Extract, without alteration, each line from the start of the listing to the line bearing "return np.concatenate(parts)".
* * * * *
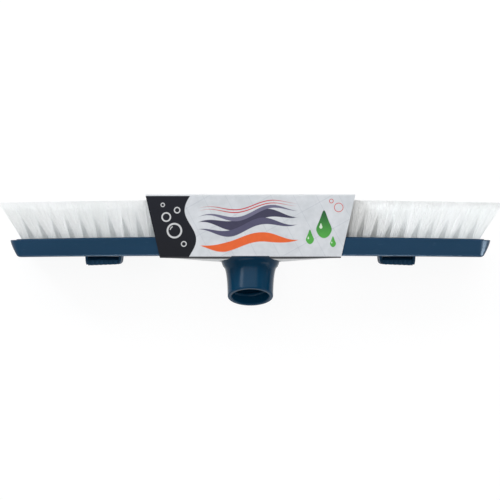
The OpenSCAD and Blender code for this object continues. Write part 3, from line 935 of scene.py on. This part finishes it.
card_t = 0.5 * MM
sleeve_top_w = 131.4 * MM
sleeve_back_w = 113.4 * MM
tip_room = 3.2 * MM
back_room = 0.8 * MM
fold_r = 1 * MM
card_bulge = 2.7 * MM
bulge_half = 62 * MM
bulge_run = 50 * MM
notch_w = 25 * MM
slot_gap = 1.2 * MM
side_room = 0.1 * MM
in_top = back_y0 + block_t + tip_rise + tip_room
in_bottom = back_y0 - back_room


def ease(t):
    """Smooth step from 0 to 1."""
    t = np.clip(t, 0, 1)
    return t * t * (3 - 2 * t)


def card_section(grow):
    """Cross-section of one face of the card as y, z: four round folds with panels between them.
    grow is 0 on the inner face and the card's thickness on the outer one."""
    r = fold_r - card_t + grow
    y0, y1 = in_bottom - grow, in_top + grow
    z0, z1 = card_t - grow, card_t + block_w + 2 * side_room + grow
    corners = [(y1 - r, z1 - r, 0), (y0 + r, z1 - r, 90),
               (y0 + r, z0 + r, 180), (y1 - r, z0 + r, 270)]
    arcs = []
    for y, z, first in corners:
        q = np.radians(np.linspace(first, first + 90, 6))
        arcs.append(np.stack([y + r * np.cos(q), z + r * np.sin(q)], -1))
    parts = []
    for i, arc in enumerate(arcs):
        follow = arcs[(i + 1) % 4][0]
        t = np.linspace(0, 1, 33)[1:-1, None]
        parts += [arc, arc[-1] * (1 - t) + follow * t]
    return np.concatenate(parts)


def card_face(grow, stations):
    """One face of the card: the section swept along the block. Its half width grows with y, and
    its back panel bulges by an arch across and an eased hump along."""
    section = card_section(grow)
    y, z = section[:, 0][None], section[:, 1][None]
    t = (y - in_bottom) / (in_top - in_bottom)
    half = (sleeve_back_w + (sleeve_top_w - sleeve_back_w) * t) / 2
    x = np.linspace(-1, 1, stations)[:, None] * half
    over = np.sin(np.pi * np.clip((z - card_t) / (block_w + 2 * side_room), 0, 1))
    low = np.clip(1 - (y - in_bottom) / fold_r, 0, 1)
    y = y - card_bulge * ease((bulge_half - np.abs(x)) / bulge_run) * np.sqrt(over) * low
    return np.stack([x, y, z + 0 * x], -1)


def card_mesh(stations=121):
    """The card band as a closed thin shell."""
    outer, inner = card_face(card_t, stations), card_face(0, stations)
    around = outer.shape[1]
    total = stations * around
    points = np.concatenate([outer.reshape(-1, 3), inner.reshape(-1, 3)])
    skin = grid_quads(stations, around)
    k = np.arange(around)
    k_next = (k + 1) % around
    first = np.stack([k, total + k, total + k_next, k_next], -1)
    last = np.stack([k, k_next, total + k_next, total + k], -1) + total - around
    return mesh_of("card_band", points, skin, total + skin[:, ::-1], first, last), len(skin)


def print_colour(tree, place):
    """Generic print on the outside of the card: pale tiles, a charcoal end with rising bubbles,
    three slate ribbons and an orange one that swell and climb as waves, two red lines over them,
    three green drops and two red rings. The rear panel has only the tiles, ribbons and lines."""
    do, ramp, ink = partial(calc, tree), partial(ramp_between, tree), partial(mixed, tree)
    axes = put(tree, "ShaderNodeSeparateXYZ", {0: place}).outputs
    x, y = do("DIVIDE", axes["X"], MM), do("DIVIDE", axes["Y"], MM)
    front = ramp(axes["Z"], z_mid, z_mid + 1 * MM)

    def under(value, limit, soft=0.12):
        """1 where value is below limit, with an edge as soft as ink on board."""
        return ramp(value, limit - soft, limit + soft, 1.0, 0.0)

    def both(*masks):
        """Product of masks."""
        made = masks[0]
        for other in masks[1:]:
            made = do("MULTIPLY", made, other)
        return made

    def distance(cx, cy):
        """Distance from a point."""
        dx, dy = do("SUBTRACT", x, cx), do("SUBTRACT", y, cy)
        return do("SQRT", do("MULTIPLY_ADD", dx, dx, do("MULTIPLY", dy, dy)))

    def ring(cx, cy, r, thick):
        """A thin ring."""
        off = do("ABSOLUTE", do("SUBTRACT", distance(cx, cy), r))
        return both(front, under(off, thick / 2))

    def wave(level, climb, swing, length, shift):
        """How far y is above a sine wave that climbs with x."""
        curve = do("SINE", do("MULTIPLY_ADD", x, 2 * math.pi / length, shift))
        line = do("MULTIPLY_ADD", x, climb, level)
        return do("SUBTRACT", y, do("MULTIPLY_ADD", curve, swing, line))

    def ribbon(above, thick, swell):
        """A band round a wave, as thick as swell says."""
        over = do("SUBTRACT", do("ABSOLUTE", above), do("MULTIPLY", swell, thick))
        return both(under(over, 0.0), ramp(swell, 0.01, 0.12))

    def drop(cx, cy, size):
        """A drop: a disc that narrows to a tip above."""
        up = do("DIVIDE", do("SUBTRACT", y, cy), size)
        side = do("DIVIDE", do("SUBTRACT", x, cx), size)
        side = do("MULTIPLY", side, ramp(up, -0.8, 2.2, 1.0, 3.2))
        up = do("MULTIPLY", up, 0.62)
        away = do("SQRT", do("MULTIPLY_ADD", side, side, do("MULTIPLY", up, up)))
        return both(front, under(away, 1.0, 0.03))

    base = ink(ramp(noise(tree, place, 14 * MM, 4.0), 0.3, 0.7),
               (0.565, 0.59, 0.62, 1), (0.635, 0.655, 0.685, 1))
    for slope, gap, shift in ((0.55, 21.0, 4.0), (-1.9, 27.0, 9.0)):
        run = do("MULTIPLY_ADD", x, -slope, do("ADD", y, shift))
        off = do("ABSOLUTE", do("SUBTRACT", do("FRACT", do("DIVIDE", run, gap)), 0.5))
        joint = do("MULTIPLY", under(off, 0.012, 0.012), 0.45)
        base = ink(joint, base, (0.42, 0.45, 0.50, 1))
    swell = both(ramp(x, -36.0, -8.0), ramp(x, 4.0, 33.0, 1.0, 0.0))
    slate_tones = ((19.6, 3.1, (0.052, 0.05, 0.092, 1), 0.0),
                   (15.0, 2.2, (0.085, 0.082, 0.145, 1), 0.5),
                   (23.4, 1.3, (0.15, 0.145, 0.225, 1), -0.35))
    for level, thick, tone, shift in slate_tones:
        base = ink(ribbon(wave(level, 0.13, 2.6, 40.0, shift), thick, swell), base, tone)
    for level in (26.6, 28.3):
        red_line = ribbon(wave(level, 0.10, 1.9, 40.0, -0.35), 0.34, swell)
        base = ink(red_line, base, (0.52, 0.045, 0.05, 1))
    swell = both(ramp(x, -34.0, -14.0), ramp(x, 10.0, 33.0, 1.0, 0.0))
    orange_ribbon = ribbon(wave(5.8, 0.10, 2.2, 46.0, 0.9), 2.9, swell)
    base = ink(orange_ribbon, base, (0.74, 0.125, 0.032, 1))
    green = ink(ramp(y, 5.0, 27.0), (0.085, 0.38, 0.065, 1), (0.018, 0.095, 0.035, 1))
    for cx, cy, size in ((46.0, 16.5, 5.4), (37.2, 8.6, 2.8), (51.6, 5.6, 2.1)):
        base = ink(drop(cx, cy, size), base, green)
        glint = drop(cx - 0.36 * size, cy - 0.2 * size, 0.2 * size)
        base = ink(glint, base, (0.62, 0.74, 0.60, 1))
    for cx, cy, r in ((55.2, 27.0, 2.7), (50.6, 31.0, 1.2)):
        base = ink(ring(cx, cy, r, 0.45), base, (0.60, 0.10, 0.09, 1))
    edge = do("SINE", do("MULTIPLY_ADD", y, 0.17, 0.4))
    edge = do("MULTIPLY_ADD", edge, 3.6, -37.5)
    panel = both(front, under(do("SUBTRACT", x, edge), 0.0), under(y, 34.2, 0.2))
    charcoal = ink(ramp(y, -5.0, 30.0), (0.0095, 0.0105, 0.0155, 1), (0.0105, 0.012, 0.019, 1))
    base = ink(panel, base, charcoal)
    chalk = (0.56, 0.57, 0.58, 1)
    for cx, cy, r, thick in ((-47.5, 12.5, 4.3, 1.1), (-52.6, 21.0, 2.6, 0.9),
                             (-45.8, 25.3, 1.7, 0.7), (-54.8, 28.6, 1.1, 0.55),
                             (-41.6, 4.2, 1.5, 0.6)):
        base = ink(ring(cx, cy, r, thick), base, chalk)
    shine = both(ring(-47.5, 12.5, 2.7, 0.6), under(do("ADD", x, 48.6), 0.0),
                 under(do("SUBTRACT", 13.0, y), 0.0))
    return ink(shine, base, chalk)


def fibre_group():
    """Surface of coated board: fine fibre, a slow cockle, and soft mottling of its gloss."""
    group, given = group_of("board_fibre", {"Vector": "Vector"}, ("Height", "Mottle"))
    place = given["Vector"]
    fibre = noise(group, place, 0.25 * MM, 3.0)
    cockle = noise(group, place, 18 * MM, 1.0)
    height = calc(group, "MULTIPLY_ADD", fibre, 0.003 * MM,
                  calc(group, "MULTIPLY", cockle, 0.5 * MM))
    mottle = ramp_between(group, noise(group, place, 3 * MM, 4.0), 0.3, 0.7)
    put(group, "NodeGroupOutput", {"Height": height, "Mottle": mottle})
    return group


board_fibre = fibre_group()


def fold_colour(tree, base, place):
    """The printed face at its folds: the fold at the tips is whitened, the back panel is left
    white, and a dark line of painted shade runs along the front panel's lower fold."""
    do, ramp, ink = partial(calc, tree), partial(ramp_between, tree), partial(mixed, tree)
    axes = put(tree, "ShaderNodeSeparateXYZ", {0: place}).outputs
    fold_y = do("SUBTRACT", axes["Y"], in_top + card_t - 0.75 * MM)
    base = ink(ramp(fold_y, -0.15 * MM, 0.15 * MM), base, (0.68, 0.69, 0.70, 1))
    low_y = do("SUBTRACT", axes["Y"], in_bottom - card_t + 0.05 * MM)
    base = ink(ramp(low_y, -0.25 * MM, 0.0, 1.0, 0.0), base, (0.72, 0.73, 0.74, 1))
    # Painted shade: a dark line along the crease of the front panel's lower fold.
    crease = do("ABSOLUTE", do("SUBTRACT", low_y, 0.06 * MM))
    fold_z = z_mid + block_w / 2
    painted_crease_shade = do("MULTIPLY", ramp(crease, 0.48 * MM, 0.92 * MM, 1.0, 0.0),
               ramp(axes["Z"], fold_z - 3 * MM, fold_z - 1 * MM))
    return ink(do("MULTIPLY", painted_crease_shade, 0.96), base, (0.03, 0.03, 0.036, 1))


def card_material(name, printed):
    """Coated board, printed outside with its folds marked and painted shade along its lower front
    fold, and bare inside and at its edges.
    """
    made, tree = blank_material(name)
    place = put(tree, "ShaderNodeTexCoord").outputs["Object"]
    board = use(tree, board_fibre, {"Vector": place})
    if printed:
        base = print_colour(tree, place)
    else:
        base = mixed(tree, board["Mottle"], (0.60, 0.60, 0.59, 1), (0.67, 0.67, 0.66, 1))
    base = mixed(tree, calc(tree, "MULTIPLY", board["Mottle"], 0.06), base, (0, 0, 0, 1))
    if printed:
        base = fold_colour(tree, base, place)
    gloss = calc(tree, "MULTIPLY_ADD", board["Mottle"], 0.1, 0.42 if printed else 0.75)
    bumped(tree, board["Height"], 0.7, {"Base Color": base, "Roughness": gloss,
                                        "Specular IOR Level": 0.25})
    return made


def cut_card(card):
    """Cuts the slot for the socket: its sides are straight, its ends are half circles, and the
    front one crosses the front fold in a chord of notch_w."""
    slot_r = foot_radius(back_room + 0.6 * card_bulge) + slot_gap
    rear_z = z_mid + 0.4 * MM
    front_z = z_mid + block_w / 2 + side_room - math.sqrt(slot_r ** 2 - notch_w ** 2 / 4)
    turn = np.linspace(0, math.pi, 41)
    x = np.concatenate([slot_r * np.cos(turn), -slot_r * np.cos(turn)])
    z = np.concatenate([front_z + slot_r * np.sin(turn), rear_z - slot_r * np.sin(turn)])
    top = in_bottom + fold_r - 0.3 * MM
    points = np.stack([np.stack([x, y + 0 * x, z], -1) for y in (top, top - 20 * MM)])
    lids = np.stack([np.arange(len(x))[::-1], len(x) + np.arange(len(x))])
    punch = object_of(mesh_of("punch", points.reshape(-1, 3), grid_quads(2, len(x)), lids))
    turn_outwards(punch.data)
    cut = card.modifiers.new("cut", "BOOLEAN")
    cut.operation, cut.object, cut.solver = "DIFFERENCE", punch, "EXACT"
    settle(card)
    bpy.data.objects.remove(punch)


band, outside_faces = card_mesh()
card = object_of(band)
card.data.materials.append(card_material("printed_board", True))
card.data.materials.append(card_material("bare_board", False))
side_of = np.ones(len(band.polygons), np.int32)
side_of[:outside_faces] = 0
band.polygons.foreach_set("material_index", side_of)
turn_outwards(card.data)
cut_card(card)
smooth(card, 50)
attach(card, "brush_head")
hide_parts("card_sleeve")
* * * * *
• _Result for this exercise_
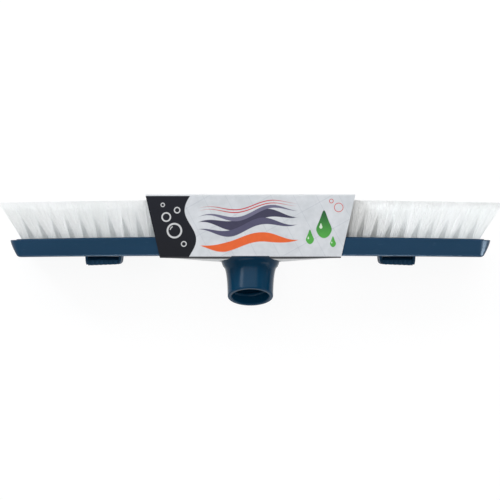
The OpenSCAD and Blender code for this object continues. Write part 3, from line 935 of scene.py on. This part finishes it.
card_t = 0.5 * MM
sleeve_top_w = 131.4 * MM
sleeve_back_w = 113.4 * MM
tip_room = 3.2 * MM
back_room = 0.8 * MM
fold_r = 1 * MM
card_bulge = 2.7 * MM
bulge_half = 62 * MM
bulge_run = 50 * MM
notch_w = 25 * MM
slot_gap = 1.2 * MM
side_room = 0.1 * MM
in_top = back_y0 + block_t + tip_rise + tip_room
in_bottom = back_y0 - back_room


def ease(t):
    """Smooth step from 0 to 1."""
    t = np.clip(t, 0, 1)
    return t * t * (3 - 2 * t)


def card_section(grow):
    """Cross-section of one face of the card as y, z: four round folds with panels between them.
    grow is 0 on the inner face and the card's thickness on the outer one."""
    r = fold_r - card_t + grow
    y0, y1 = in_bottom - grow, in_top + grow
    z0, z1 = card_t - grow, card_t + block_w + 2 * side_room + grow
    corners = [(y1 - r, z1 - r, 0), (y0 + r, z1 - r, 90),
               (y0 + r, z0 + r, 180), (y1 - r, z0 + r, 270)]
    arcs = []
    for y, z, first in corners:
        q = np.radians(np.linspace(first, first + 90, 6))
        arcs.append(np.stack([y + r * np.cos(q), z + r * np.sin(q)], -1))
    parts = []
    for i, arc in enumerate(arcs):
        follow = arcs[(i + 1) % 4][0]
        t = np.linspace(0, 1, 33)[1:-1, None]
        parts += [arc, arc[-1] * (1 - t) + follow * t]
    return np.concatenate(parts)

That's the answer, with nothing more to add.